**Dataset records**
/---
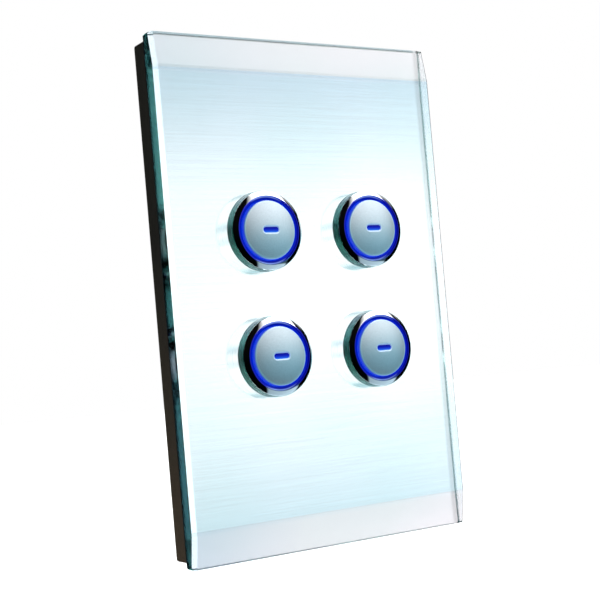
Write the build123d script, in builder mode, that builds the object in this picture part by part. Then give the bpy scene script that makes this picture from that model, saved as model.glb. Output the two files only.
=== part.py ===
"""Wall keypad: a bevelled glass plate with four lit push-buttons.

Millimetres. The origin lies midway between the two wall screw holes, in the plane of
the wall. +X is to the right, +Z is up, and the keypad faces -Y, into the room.
A height is a distance from the wall plane towards the room. It is negative behind
the wall, where the rear housing sits in its box.
"""
from build123d import *
import os

os.makedirs("parts", exist_ok=True)

# Glass plate
plate_width = 76.0
plate_height = 118.0
glass_back = 5.0
glass_front = 9.2
bevel_height = 7.5
bevel_depth = 1.3
side_arris = 0.9
end_arris = 0.15
corner_clip = 0.4
hole_arris = 0.1

# Dark body behind the glass
body_height = 115.4
body_corner = 0.8
body_wall = 1.6
wall_gap = 0.1
backing_thickness = 0.3
backing_inset = 0.02
frame_front = glass_back - backing_thickness
frame_floor = 3.1

# Buttons: radii and heights of the four alike sets
button_pitch = 28.4
bezel_radius = 9.1
bezel_bore = 7.75
bezel_shoulder = 11.65
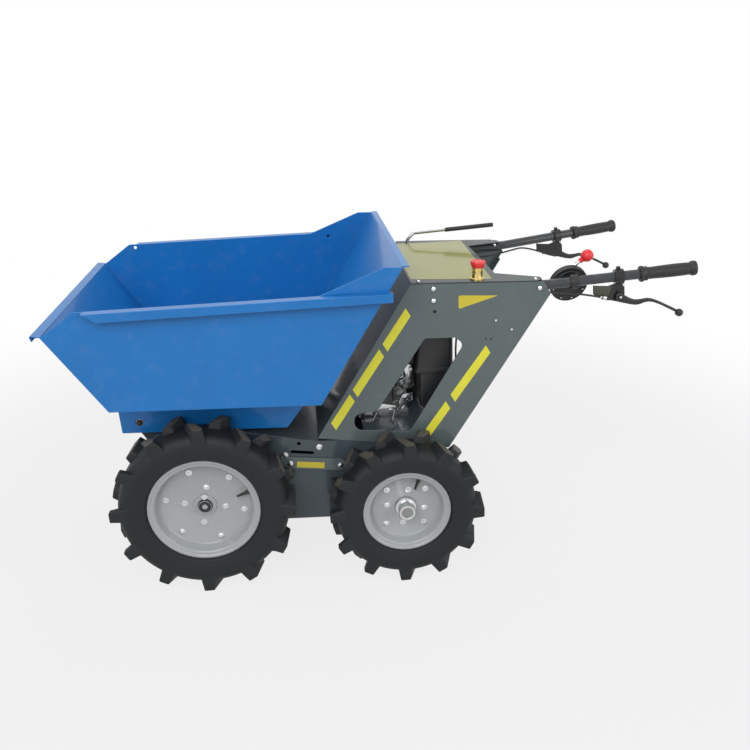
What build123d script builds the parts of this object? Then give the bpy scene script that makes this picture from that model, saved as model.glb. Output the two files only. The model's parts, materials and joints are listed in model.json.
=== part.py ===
"""Petrol mini site dumper: four lugged wheels, a front-tipping skip and a pedestrian console.

+X points forward to the skip's lip, +Y to the left side and +Z up. The origin lies on the
ground under the middle of the machine. All lengths are millimetres. Paired pieces are drawn
for the left side and mirrored for the right.
"""
from build123d import *
import math
import os

os.makedirs("parts", exist_ok=True)

# ---- Wheels -----------------------------------------------------------------------------
front_tyre_radius = 235.0
rear_tyre_radius = 203.5
front_axle_x = 444.0
rear_axle_x = -80.0
tyre_width = 106.0
wheel_centre_y = 300.0
lug_height = 16.0
lug_root = 20.0
lug_pitches = 12
front_flange_radius = 143.5
rear_flange_radius = 116.5
rim_width = 70.0
bead_height = 15.5
rim_sheet = 4.0
disc_recess = 32.0
shaft_radius = 15.0
front_cap_radius = 17.0
rear_cap_radius = 22.0
front_cap_reach = 12.0
rear_cap_reach = 36.0
hub_tube_radius = 24.0
hub_tube_length = 31.0
hub_flange_radius = 62.0
hub_flange_thickness = 6.0
hub_boss_radius = 29.0
hub_boss_reach = 4.0
shaft_inner_y = 180.0

# ---- Skip ---------------------------------------------------------------------------------
skip_half_width = 348.0
skip_sheet = 3.0
skip_floor_z = 525.0
skip_floor_front_x = 645.0
skip_floor_rear_x = 140.0
wall_lean = 29.6
skip_tip_x = 777.0
skip_tip_z = 716.0
lip_reach = 20.0
lip_hem = 8.0
rim_front_x = 698.0
rim_front_z = 775.0
rim_rear_z = 800.0
wing_length = 158.0
wing_corner = 12.0
guard_top_z = 864.0
guard_flat = 46.0
guard_flange = 14.0
rim_fold_width = 23.0
rim_fold_depth = 21.0
board_hole_radius = 4.5
board_hole_drop = 10.0

# ---- Skip subframe and tipping pivot --------------------------------------------------------
subframe_outer_y = 224.0
subframe_plate = 5.0
subframe_bottom_z = 409.0
subframe_front_x = 650.0
subframe_rear_x = 226.0
pivot_x = 604.0
pivot_z = 438.0
pivot_radius = 10.0
pivot_eye_radius = 22.0
pivot_ear = 12.0
pivot_gap = 7.0
pin_clearance = 0.06

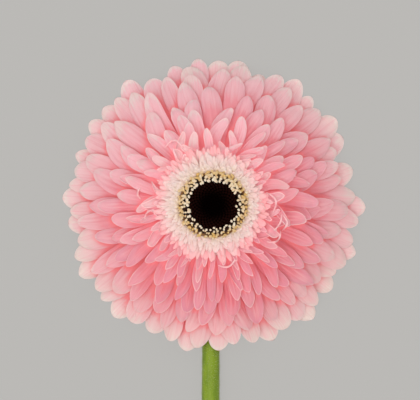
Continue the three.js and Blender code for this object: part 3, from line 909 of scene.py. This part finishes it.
def add_floret(mesh, random, row, clock):
    """One floret: a narrow pointed strap that leans out from its foot."""
    shift = FRILL_SHIFT * math.cos(math.radians(clock - FRILL_LONGEST))
    reach = row["reach"] + shift * smooth(14.0, 19.0, row["reach"]) + random.normal(0, row["ragged"])
    width = row["width"] * random.uniform(0.6, 1.3)
    t = (1 - (1 - np.linspace(0, 1, 9)) ** 1.4)[:, None]
    u = np.linspace(-1, 1, 5)[None, :]
    beyond = np.clip((t - 0.5) / 0.5, 0, 1) ** random.uniform(0.9, 1.9)
    outline = np.where(t < 0.5, 0.6 + 0.8 * t, np.sqrt(np.maximum(0, 1 - beyond)))
    flat_side = u * (width / 2 * np.maximum(0.05, outline))
    along = lerp(row["start"], reach, t)
    aside = flat_side + random.normal(0, row["lean"]) * t**1.5
    r = np.hypot(along, aside)
    turn = math.radians(clock) + np.arctan2(aside, along)
    tip = row["tip"] + random.normal(0, 0.15)
    z = lerp(row["foot"], tip, np.sin(t * math.pi / 2)) + row["arch"] * np.sin(t * math.pi)
    z = z + random.uniform(-0.15, 0.1) * width * u**2 * smooth(0, 0.5, t)
    z = z + math.tan(random.normal(0, 0.12)) * flat_side
    points = off_axis(at_clock(turn, r, z))
    out = out_in_frill(r - shift) + random.normal(0, 0.07)
    mesh.add_sheet(
        points, FLORET_HALF_THICKNESS * (1 - 0.3 * t), along=t, side_mm=flat_side, tone=clock,
        out=out, speck=row["speck"])


def build_frills(material):
    for node, rows in FRILL_ROWS.items():
        mesh = Mesh()
        for number, row in enumerate(rows):
            random = np.random.default_rng(FRILL_SEED + number)
            for i in range(row["count"]):
                clock = 360 * (i + random.uniform(-0.7, 0.7)) / row["count"]
                add_floret(mesh, random, row, clock)
        vertices, faces = turned(COLLARS[node], 72)
        vertices = off_axis(vertices)
        out = out_in_frill(np.hypot(vertices[:, 0], vertices[:, 1]))
        mesh.add(vertices, faces, along=0.2, side_mm=0.0, tone=0.0, out=out, speck=0.5)
        mesh.piece(node, "trans_cream", material)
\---
**WHAT THE TASK REQUIRES**
In the listing above, locate the line with "What build123d script" and the line with "shaft_inner_y = 180.0", then extract exactly those lines and every line between them, and nothing more.

**COMPLETE RESPONSE**
What build123d script builds the parts of this object? Then give the bpy scene script that makes this picture from that model, saved as model.glb. Output the two files only. The model's parts, materials and joints are listed in model.json.
=== part.py ===
"""Petrol mini site dumper: four lugged wheels, a front-tipping skip and a pedestrian console.

+X points forward to the skip's lip, +Y to the left side and +Z up. The origin lies on the
ground under the middle of the machine. All lengths are millimetres. Paired pieces are drawn
for the left side and mirrored for the right.
"""
from build123d import *
import math
import os

os.makedirs("parts", exist_ok=True)

# ---- Wheels -----------------------------------------------------------------------------
front_tyre_radius = 235.0
rear_tyre_radius = 203.5
front_axle_x = 444.0
rear_axle_x = -80.0
tyre_width = 106.0
wheel_centre_y = 300.0
lug_height = 16.0
lug_root = 20.0
lug_pitches = 12
front_flange_radius = 143.5
rear_flange_radius = 116.5
rim_width = 70.0
bead_height = 15.5
rim_sheet = 4.0
disc_recess = 32.0
shaft_radius = 15.0
front_cap_radius = 17.0
rear_cap_radius = 22.0
front_cap_reach = 12.0
rear_cap_reach = 36.0
hub_tube_radius = 24.0
hub_tube_length = 31.0
hub_flange_radius = 62.0
hub_flange_thickness = 6.0
hub_boss_radius = 29.0
hub_boss_reach = 4.0
shaft_inner_y = 180.0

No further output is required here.